A few side notes. Somewhat tongue in cheek, somewhat provocative, and on the other hand, quite serious.

There's only one programming language that's worse than PHP, and that is C. Make that two languages worse than PHP: Perl and C.

Whenever there's a need in a programming language community to take pride in knowing every quirk and detail of a language, as your remark alludes to, the merits of said language are up for debate.

Whenever programmers feel the urge to impress their peers with their knowledge of a programming language, the quality of these programmers is up for debate.

PHP: a fractal of bad design (fuzzy notepad)

Posted Apr 21, 2012 16:38 UTC (Sat) by apoelstra (subscriber, #75205) [Link]

The use of the 'sizeof' operator is hardly a detail or quirk of the language -- it is absolutely crucial to any C program that uses dynamically allocated memory.

PHP: a fractal of bad design (fuzzy notepad)

Posted May 7, 2012 15:04 UTC (Mon) by rev (guest, #15082) [Link]

Agreed. One of the reasons C should be avoided like the plague.

PHP: a fractal of bad design (fuzzy notepad)

Posted May 8, 2012 8:49 UTC (Tue) by nix (subscriber, #2304) [Link]

It's when you find yourself using addition, subtraction, or (size_t)pow() on the result of sizeof() that you really know you're playing with the big boys.

(I've done the first two, but so far have restrained myself from the insanity required for the third, preferring to multiply by hand. How plebeian.)

PHP: a fractal of bad design (fuzzy notepad)

Posted Apr 19, 2012 11:39 UTC (Thu) by tititou (subscriber, #75162) [Link]

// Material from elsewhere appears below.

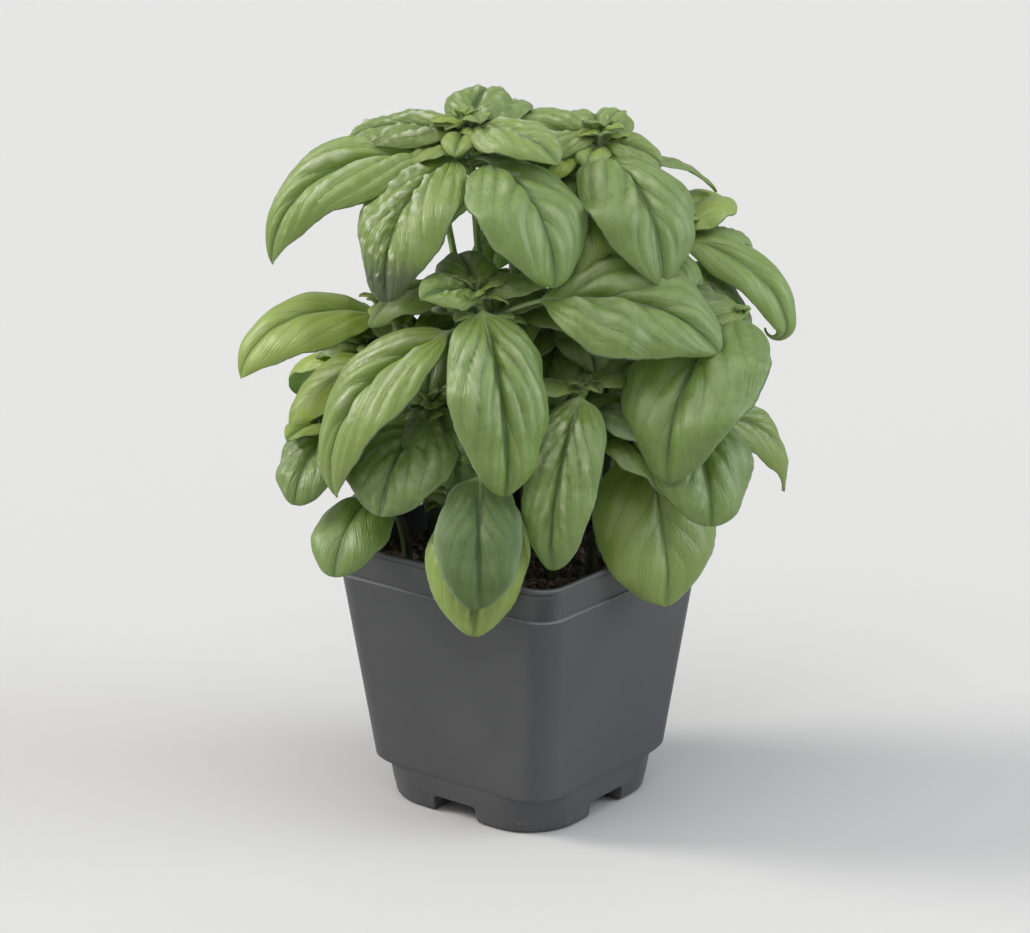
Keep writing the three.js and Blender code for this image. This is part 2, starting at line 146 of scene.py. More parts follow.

Maybe unrelated but interesting anyway (IMO), here is a monthly updated comparison of the use of different programming languages over the time:
tiobe

As stated in the article, "Observe that the TIOBE index is not about the best programming language or the language in which most lines of code have been written".

PHP: a fractal of bad design (fuzzy notepad)

Posted Apr 20, 2012 8:41 UTC (Fri) by geuder (subscriber, #62854) [Link]

PHP: a fractal of bad design (fuzzy notepad)

Posted Apr 20, 2012 15:44 UTC (Fri) by rev (guest, #15082) [Link]

What better way of exposing the 'just want to get a job done' attitude for what it is than this.